Tant qu’Unser Land ne se concentrera pas sur le sujet central de ce que devrait être son combat, le retour à une collectivité territoriale alsacienne à statut particulier dans un cadre politique français réaliste, je ne vois pas pourquoi les électeurs donneraient leurs suffrages à ce mouvement autrement que de façon confidentielle.
Sortie du Grand Est
La réaction épidermique de leur leader Jean Georges Trouillet suite à ces résultats en dit long sur son état d’esprit. Il n’a pas donné de consignes de vote pour le deuxième tour, allant même jusqu’à critiquer tous ceux qui avaient évoqué la sortie du Grand Est en les qualifiant d’opportunistes. Heureusement que plusieurs candidats du mouvement ne l’ont pas suivi en appelant à voter pour celui ou celle toujours en lice au deuxième tour face à un candidat jacobin…

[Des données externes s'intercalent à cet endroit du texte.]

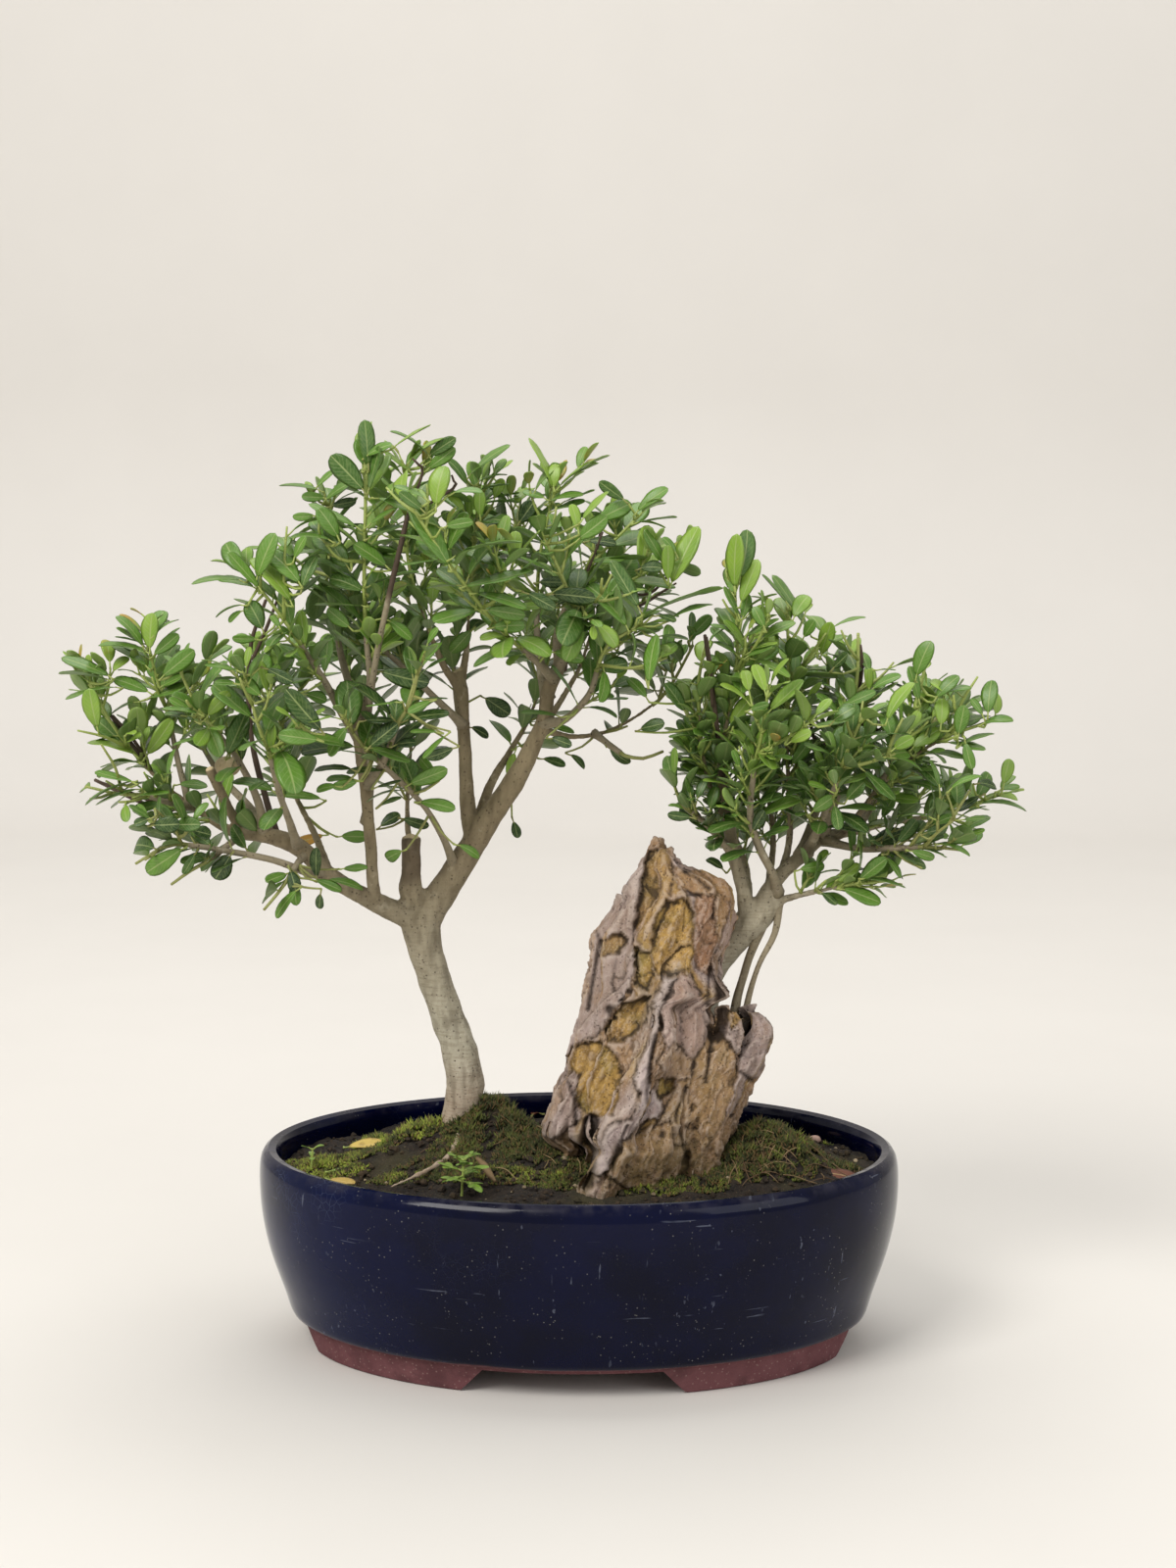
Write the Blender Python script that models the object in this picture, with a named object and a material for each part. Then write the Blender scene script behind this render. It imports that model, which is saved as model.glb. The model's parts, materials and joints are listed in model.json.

Unser Land n’a pas le monopole du thème de la sortie du Grand Est même s’il serait le mieux à même de la défendre et leur « chef », par sa réaction se comporte comme quelqu’un à qui on pique son fonds de commerce. C’est bien dommage car il a raté une occasion de monter dans le train en soutenant tous les candidats s’engageant, par exemple, à présenter une proposition de loi pour la sortie de l’Alsace du Grand Est. Cela aurait été une façon opportune de commencer à s’inscrire dans la réalité institutionnelle française.
Le débat de fond
Mais revenons à notre sujet des outils et du timing évoqué plus haut. Nous avons vu que la courte période d’une campagne électorale n’était pas propice pour présenter un argumentaire détaillé aux électeurs alsaciens afin de les convaincre de voter Unser Land pour faire sortir l’Alsace du Grand Est plutôt qu’un autre parti politique.

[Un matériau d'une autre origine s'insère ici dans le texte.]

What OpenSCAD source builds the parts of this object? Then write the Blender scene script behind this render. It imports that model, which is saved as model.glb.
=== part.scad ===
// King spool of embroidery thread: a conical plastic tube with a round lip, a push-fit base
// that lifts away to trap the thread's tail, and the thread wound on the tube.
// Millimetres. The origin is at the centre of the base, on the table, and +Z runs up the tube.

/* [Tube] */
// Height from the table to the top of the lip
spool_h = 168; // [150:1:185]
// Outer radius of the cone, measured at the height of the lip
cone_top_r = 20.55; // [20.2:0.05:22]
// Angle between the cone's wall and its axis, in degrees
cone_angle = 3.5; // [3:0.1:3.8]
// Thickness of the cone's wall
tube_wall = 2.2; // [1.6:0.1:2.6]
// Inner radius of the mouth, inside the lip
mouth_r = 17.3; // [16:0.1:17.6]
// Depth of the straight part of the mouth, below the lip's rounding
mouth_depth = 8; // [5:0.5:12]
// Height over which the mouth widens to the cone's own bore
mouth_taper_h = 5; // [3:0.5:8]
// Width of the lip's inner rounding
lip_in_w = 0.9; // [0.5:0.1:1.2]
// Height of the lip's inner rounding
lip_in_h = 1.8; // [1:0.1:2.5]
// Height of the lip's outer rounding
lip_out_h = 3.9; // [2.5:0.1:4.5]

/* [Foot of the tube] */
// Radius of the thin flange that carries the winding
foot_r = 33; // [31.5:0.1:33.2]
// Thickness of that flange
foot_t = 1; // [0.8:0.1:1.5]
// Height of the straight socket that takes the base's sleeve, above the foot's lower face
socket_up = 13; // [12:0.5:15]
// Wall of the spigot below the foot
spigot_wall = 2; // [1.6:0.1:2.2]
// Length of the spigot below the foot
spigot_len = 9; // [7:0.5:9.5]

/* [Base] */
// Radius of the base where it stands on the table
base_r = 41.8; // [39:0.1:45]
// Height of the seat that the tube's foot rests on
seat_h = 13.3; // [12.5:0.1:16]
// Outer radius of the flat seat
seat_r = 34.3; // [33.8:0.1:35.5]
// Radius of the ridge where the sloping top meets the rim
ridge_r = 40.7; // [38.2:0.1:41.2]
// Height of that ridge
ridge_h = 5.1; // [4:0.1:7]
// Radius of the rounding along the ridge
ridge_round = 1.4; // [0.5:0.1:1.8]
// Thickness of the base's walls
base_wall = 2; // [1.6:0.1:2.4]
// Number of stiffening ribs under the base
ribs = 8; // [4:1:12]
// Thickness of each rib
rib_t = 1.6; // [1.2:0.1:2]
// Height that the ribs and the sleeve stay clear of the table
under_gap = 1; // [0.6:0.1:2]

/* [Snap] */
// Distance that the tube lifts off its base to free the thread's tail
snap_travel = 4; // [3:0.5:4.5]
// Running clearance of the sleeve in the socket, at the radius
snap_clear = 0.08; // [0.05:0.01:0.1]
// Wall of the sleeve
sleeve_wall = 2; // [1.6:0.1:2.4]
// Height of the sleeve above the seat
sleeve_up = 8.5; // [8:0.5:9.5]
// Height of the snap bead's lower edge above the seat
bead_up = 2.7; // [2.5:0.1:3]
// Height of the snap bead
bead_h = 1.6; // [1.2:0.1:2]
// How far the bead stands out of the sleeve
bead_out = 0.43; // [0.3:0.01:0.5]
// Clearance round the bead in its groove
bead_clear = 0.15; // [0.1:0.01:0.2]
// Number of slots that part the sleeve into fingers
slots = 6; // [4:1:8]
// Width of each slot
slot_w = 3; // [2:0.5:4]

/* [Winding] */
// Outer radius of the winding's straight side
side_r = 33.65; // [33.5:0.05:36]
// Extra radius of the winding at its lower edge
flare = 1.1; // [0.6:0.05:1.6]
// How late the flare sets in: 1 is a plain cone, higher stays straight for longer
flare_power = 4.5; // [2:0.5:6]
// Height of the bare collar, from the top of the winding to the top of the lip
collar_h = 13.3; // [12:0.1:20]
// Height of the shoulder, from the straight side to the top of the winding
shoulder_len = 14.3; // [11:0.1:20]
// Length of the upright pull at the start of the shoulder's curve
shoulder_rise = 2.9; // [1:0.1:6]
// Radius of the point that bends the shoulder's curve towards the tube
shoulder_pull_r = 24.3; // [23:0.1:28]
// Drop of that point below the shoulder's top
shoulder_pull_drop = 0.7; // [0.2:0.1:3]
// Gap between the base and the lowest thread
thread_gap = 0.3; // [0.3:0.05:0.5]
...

En effet cet argumentaire ne peut être que le résultat d’une démarche bien en amont, entreprise une fois les militants formés et au fait de tous les tenants et aboutissants que ce thème implique (cf l’article précédent). La campagne ne peut donc être que le temps du rappel mais en aucun cas celui du débat de fond.

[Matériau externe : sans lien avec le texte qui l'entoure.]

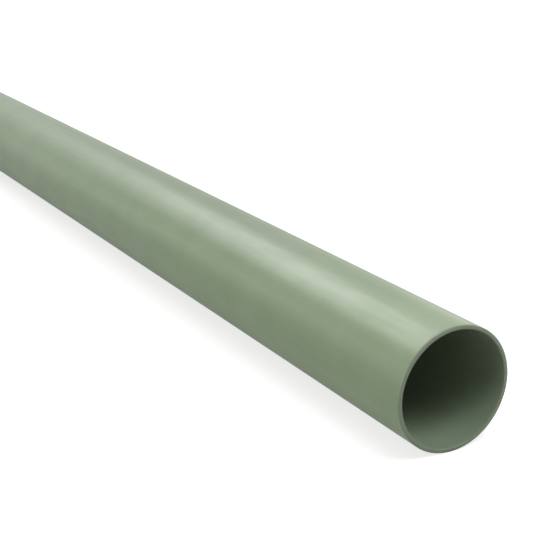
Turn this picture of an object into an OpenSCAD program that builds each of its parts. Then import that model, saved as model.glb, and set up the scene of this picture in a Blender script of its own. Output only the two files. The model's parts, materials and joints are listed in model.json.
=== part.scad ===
// One stick of thin-walled PVC electrical conduit, lying level along the X axis.
// The tube is extruded round, sawn square at both ends and deburred inside and out.

/* [Tube] */
// Diameter over the outside
outside_d = 114.3; // [60:0.1:400]
// Thickness of the wall
wall = 3.8; // [2:0.1:9]
// Length of the stick from one cut end to the other
stick_length = 3000; // [500:10:6000]

/* [Cut ends] */
// Width of the chamfer that breaks the outer edge of each end
outer_chamfer = 0.8; // [0.1:0.1:1.2]
// Width of the chamfer that breaks the edge of the bore at each end
bore_chamfer = 0.4; // [0.1:0.1:0.7]

/* [Hidden] */
// Facets round a drawn circle
$fn = 180;
outer_r = outside_d / 2;
bore_r = outer_r - wall;
half_length = stick_length / 2;

// The wall's edge at one end, from the bore to the outside, as [radius, distance from mid-length].
end_edge = [
    [bore_r, half_length - bore_chamfer],
    [bore_r + bore_chamfer, half_length],
    [outer_r - outer_chamfer, half_length],
    [outer_r, half_length - outer_chamfer]
];

// The same edge at the other end, from the outside back to the bore.
far_edge = [for (i = [len(end_edge) - 1 : -1 : 0]) [end_edge[i].x, -end_edge[i].y]];

// The wall cut lengthwise on one side of the tube's axis.
module wall_section() {
    polygon(concat(end_edge, far_edge));
}

// The section turned round the axis and laid down so that the tube rests on Z = 0.
module conduit() {
    color("darkseagreen")
        translate([0, 0, outer_r])
            rotate([0, 90, 0])
                rotate_extrude()
                    wall_section();
}

conduit();
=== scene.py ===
"""One stick of thin-walled PVC electrical conduit, lying on a white studio floor.

The tube is rolled as an open cylinder, thickened inwards, and deburred at both sawn ends.
Its three finishes are the drawn outside, the bore and the sawn ends.
"""

import json
import math

import bpy
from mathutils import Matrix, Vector


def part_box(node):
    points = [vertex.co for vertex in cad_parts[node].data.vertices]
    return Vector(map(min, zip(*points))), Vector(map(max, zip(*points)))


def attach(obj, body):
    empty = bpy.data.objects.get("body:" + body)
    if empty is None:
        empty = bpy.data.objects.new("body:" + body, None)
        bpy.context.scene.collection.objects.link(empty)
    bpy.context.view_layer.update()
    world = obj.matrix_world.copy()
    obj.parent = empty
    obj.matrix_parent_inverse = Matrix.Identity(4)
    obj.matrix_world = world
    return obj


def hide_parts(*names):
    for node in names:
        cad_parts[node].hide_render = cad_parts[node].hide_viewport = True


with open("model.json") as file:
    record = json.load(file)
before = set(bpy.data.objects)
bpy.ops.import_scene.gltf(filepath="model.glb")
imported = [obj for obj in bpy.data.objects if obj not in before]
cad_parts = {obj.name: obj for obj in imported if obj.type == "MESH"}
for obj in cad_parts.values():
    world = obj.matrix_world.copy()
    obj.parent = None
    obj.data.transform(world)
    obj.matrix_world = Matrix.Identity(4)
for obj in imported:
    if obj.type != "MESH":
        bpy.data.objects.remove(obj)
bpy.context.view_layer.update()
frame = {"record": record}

MM = 0.001

# Sizes of the tube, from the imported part.
LOW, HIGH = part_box("conduit")
LENGTH = HIGH[0] - LOW[0]
HALF_LENGTH = LENGTH / 2
OUTER_R = (HIGH[2] - LOW[2]) / 2
AXIS_HEIGHT = (HIGH[2] + LOW[2]) / 2
BORE = next(mount for mount in frame["record"]["mounts"] if mount["name"] == "bore")
BORE_R = BORE["dims"]["r_mm"] * MM
WALL = OUTER_R - BORE_R

# How far the deburring tool rounds the edges of a sawn end, how much deeper it bites in
# places, and how far along the edge one bite reaches.
OUTER_BREAK = 0.8 * MM
BORE_BREAK = 0.4 * MM
BREAK_WAVER = 0.12 * MM
BREAK_WAVER_LENGTH = 9 * MM

# Fineness of the tube's mesh. The rings are even in number, so two of them meet at mid-length.
SIDES = 192
RINGS = 180
BREAK_STEPS = 3

# Distance from each end to the cut that keeps the wall's shading straight up to the rounding.
HOLDING_CUT = 2 * MM

# Places closer together than this count as one.
TOUCHING = 0.01 * MM

# Faces that meet at less than this angle are shaded as one curved surface.
SMOOTH_ANGLE = math.radians(35)

# Material slots of the bore and of the sawn ends. The outside keeps the first slot, number 0.
INSIDE, SAWN = 1, 2

# Colours of the plastic: darkest and palest outside; in the bore the same plastic, painted paler
# and greyer as painted light inside it; and where a saw has roughened it.
SAGE_DARK = (0.188, 0.257, 0.144, 1)
SAGE_PALE = (0.220, 0.288, 0.170, 1)
BORE_DARK_PAINTED_LIT = (0.226, 0.284, 0.200, 1)
BORE_PALE_PAINTED_LIT = (0.254, 0.316, 0.224, 1)
SAWN_GREEN = (0.190, 0.230, 0.160, 1)
SAWN_PALE = (0.265, 0.300, 0.225, 1)

# Most values of a noise pattern lie between these two.
NOISE_LOW = 0.3
NOISE_HIGH = 0.7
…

Le débat de fond est à entreprendre hors période électorale, avec de la méthode et du temps devant soi. On peut pour cela, s’inspirer de la démarche participative de Jo Spiegel, maire de Kingersheim de 1989 à 2020 qui serait trop longue à exposer ici.
Dans sa commune, Jo Spiegel a construit lentement et patiemment un autre paradigme pour redonner un vrai pouvoir d’élaboration et de décision aux habitants. C’est une fascinante expérimentation, véritable « fabrique de démocratie » qui peut être dupliquée et appliquée au thème de la sortie du Grand Est pour l’Alsace afin que les Alsaciens puissent enfin comprendre quelle est la plus-value pour eux de retrouver une Alsace qui soit une Collectivité territoriale à statut particulier.
Pour rappel, cette démarche participative qui implique les électeurs et les élus concernés, n’a pas été utilisée lors du référendum d’avril 2013 puisqu’on a demandé aux Alsaciens, livrés à eux-mêmes, de se prononcer en 2 mois sur un sujet institutionnel complexe alors que les élus avaient mis deux ans pour se mettre d’accord et les socioprofessionnels du CESA (Conseil économique et social d’Alsace) quatre ans pour élaborer le projet… Une campagne électorale classique et sans aucune originalité avait achevé de convaincre les Alsaciens de rester chez eux.
démarche participative
La démarche participative implique de se mettre à l’écoute, d’informer, d’expliquer, de donner du sens, de débattre et enfin de co-construire en amenant les participants à adhérer au projet. Pour cela, les militants doivent se transformer en animateurs de réunions, munis de fiches thématiques qui déclinent toutes les facettes du projet.
Les élus locaux (conseillers municipaux, maires et Conseillers d’Alsace) doivent être sollicités pour parrainer les rencontres et éventuellement témoigner eux-mêmes de la complexité de l’organisation territoriale en France, complexité qu’ils vivent chaque jour et qui pourrait être réduite avec une Alsace ayant un nouveau statut en sortant du Grand Est.
Vous aurez compris que tout ceci représente une organisation, une implication et une motivation sans commune mesure avec la distribution de petits tracts électoraux sur les marchés. Il faut par conséquent qu’Unser Land se concentre dès maintenant sur un avenir institutionnel alsacien réaliste et abandonne ses utopies d’autonomie et de Constitution alsacienne.
C’est à ce prix que les Alsaciens comprendront et adhéreront au projet et c’est grâce à cette démarche qu’ils se souviendront que c’est Unser Land qui leur a expliqué et les a convaincus. Se faisant ils voteront pour eux…
L’Alsacien
« Nous avons décidé de décider ensemble », une expérience de renouveau démocratique par Jo Spiegel aux éditions de l’atelier, 2020.